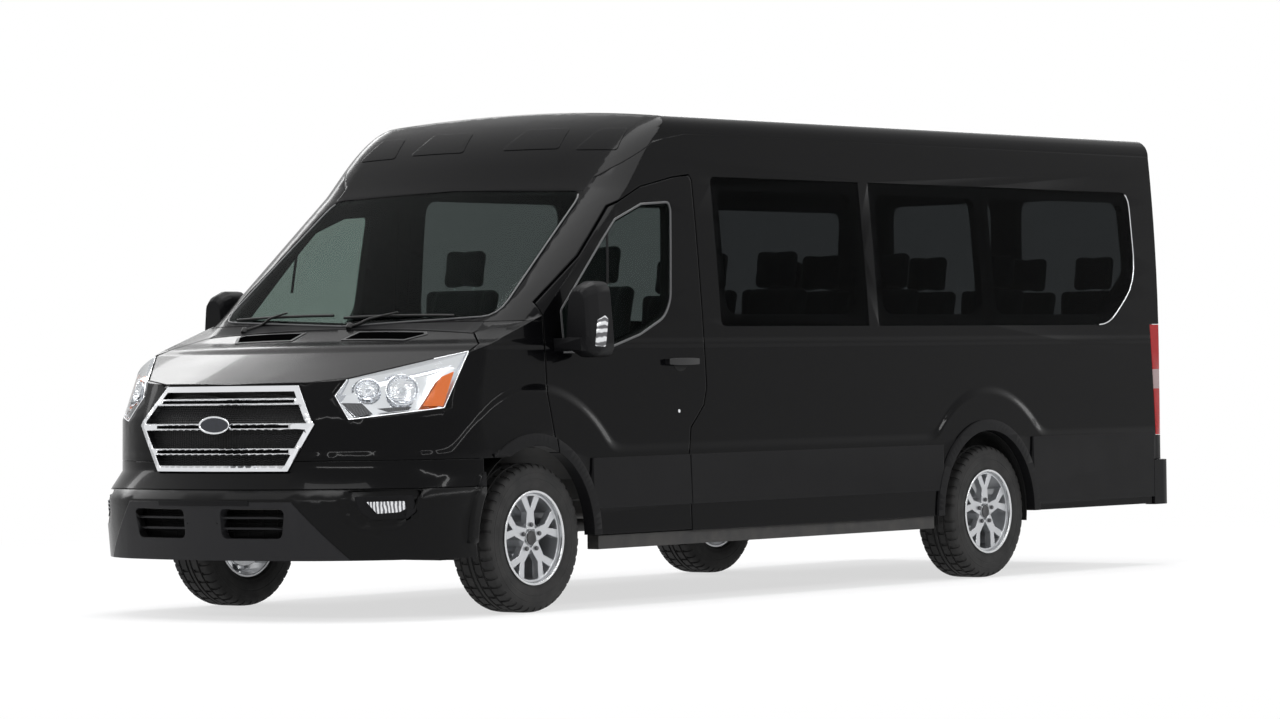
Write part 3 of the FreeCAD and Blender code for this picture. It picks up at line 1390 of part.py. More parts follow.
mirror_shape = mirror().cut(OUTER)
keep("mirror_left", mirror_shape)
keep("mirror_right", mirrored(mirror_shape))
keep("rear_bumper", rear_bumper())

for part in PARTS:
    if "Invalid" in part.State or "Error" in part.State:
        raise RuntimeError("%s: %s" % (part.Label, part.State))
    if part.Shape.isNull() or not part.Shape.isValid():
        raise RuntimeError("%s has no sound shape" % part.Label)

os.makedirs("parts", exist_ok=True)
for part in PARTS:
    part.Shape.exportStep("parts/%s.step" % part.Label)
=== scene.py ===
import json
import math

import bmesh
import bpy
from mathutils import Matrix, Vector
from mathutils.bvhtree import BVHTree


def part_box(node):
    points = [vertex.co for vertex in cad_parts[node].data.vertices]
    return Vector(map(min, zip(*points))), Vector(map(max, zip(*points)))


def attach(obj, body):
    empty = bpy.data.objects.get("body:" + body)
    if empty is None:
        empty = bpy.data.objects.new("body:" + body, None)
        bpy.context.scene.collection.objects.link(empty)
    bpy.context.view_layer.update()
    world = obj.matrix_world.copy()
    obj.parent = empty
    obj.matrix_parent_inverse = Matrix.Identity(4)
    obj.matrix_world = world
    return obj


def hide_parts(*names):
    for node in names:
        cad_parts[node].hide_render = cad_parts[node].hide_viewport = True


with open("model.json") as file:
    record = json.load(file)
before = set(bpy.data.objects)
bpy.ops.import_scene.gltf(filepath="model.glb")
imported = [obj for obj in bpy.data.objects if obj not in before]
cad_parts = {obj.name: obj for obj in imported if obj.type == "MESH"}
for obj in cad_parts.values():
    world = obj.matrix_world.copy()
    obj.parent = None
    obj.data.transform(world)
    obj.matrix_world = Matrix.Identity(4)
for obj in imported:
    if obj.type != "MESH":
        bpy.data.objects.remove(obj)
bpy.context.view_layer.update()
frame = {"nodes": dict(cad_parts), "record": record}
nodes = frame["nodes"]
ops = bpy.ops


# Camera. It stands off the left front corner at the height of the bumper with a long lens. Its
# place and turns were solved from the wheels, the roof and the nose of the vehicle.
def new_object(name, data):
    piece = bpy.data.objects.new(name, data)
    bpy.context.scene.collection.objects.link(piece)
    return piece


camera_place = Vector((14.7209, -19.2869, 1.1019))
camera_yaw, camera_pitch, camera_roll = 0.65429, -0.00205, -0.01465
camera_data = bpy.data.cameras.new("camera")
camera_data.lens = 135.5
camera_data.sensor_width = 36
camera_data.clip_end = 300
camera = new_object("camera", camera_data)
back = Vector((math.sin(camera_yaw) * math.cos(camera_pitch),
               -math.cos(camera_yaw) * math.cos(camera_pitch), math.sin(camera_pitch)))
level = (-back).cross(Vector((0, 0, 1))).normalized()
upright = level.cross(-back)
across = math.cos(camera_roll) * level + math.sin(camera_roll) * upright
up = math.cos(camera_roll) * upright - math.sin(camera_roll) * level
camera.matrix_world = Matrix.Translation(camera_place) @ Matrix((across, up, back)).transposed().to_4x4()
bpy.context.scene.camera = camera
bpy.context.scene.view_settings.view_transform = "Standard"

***

Given request:
Starting at the line that contains "if part.Shape.isNull() or" and ending at the line that contains "return piece", retype each line exactly; omit everything outside that range.

Solution:
    if part.Shape.isNull() or not part.Shape.isValid():
        raise RuntimeError("%s has no sound shape" % part.Label)

os.makedirs("parts", exist_ok=True)
for part in PARTS:
    part.Shape.exportStep("parts/%s.step" % part.Label)
=== scene.py ===
import json
import math

import bmesh
import bpy
from mathutils import Matrix, Vector
from mathutils.bvhtree import BVHTree


def part_box(node):
    points = [vertex.co for vertex in cad_parts[node].data.vertices]
    return Vector(map(min, zip(*points))), Vector(map(max, zip(*points)))


def attach(obj, body):
    empty = bpy.data.objects.get("body:" + body)
    if empty is None:
        empty = bpy.data.objects.new("body:" + body, None)
        bpy.context.scene.collection.objects.link(empty)
    bpy.context.view_layer.update()
    world = obj.matrix_world.copy()
    obj.parent = empty
    obj.matrix_parent_inverse = Matrix.Identity(4)
    obj.matrix_world = world
    return obj


def hide_parts(*names):
    for node in names:
        cad_parts[node].hide_render = cad_parts[node].hide_viewport = True


with open("model.json") as file:
    record = json.load(file)
before = set(bpy.data.objects)
bpy.ops.import_scene.gltf(filepath="model.glb")
imported = [obj for obj in bpy.data.objects if obj not in before]
cad_parts = {obj.name: obj for obj in imported if obj.type == "MESH"}
for obj in cad_parts.values():
    world = obj.matrix_world.copy()
    obj.parent = None
    obj.data.transform(world)
    obj.matrix_world = Matrix.Identity(4)
for obj in imported:
    if obj.type != "MESH":
        bpy.data.objects.remove(obj)
bpy.context.view_layer.update()
frame = {"nodes": dict(cad_parts), "record": record}
nodes = frame["nodes"]
ops = bpy.ops


# Camera. It stands off the left front corner at the height of the bumper with a long lens. Its
# place and turns were solved from the wheels, the roof and the nose of the vehicle.
def new_object(name, data):
    piece = bpy.data.objects.new(name, data)
    bpy.context.scene.collection.objects.link(piece)
    return piece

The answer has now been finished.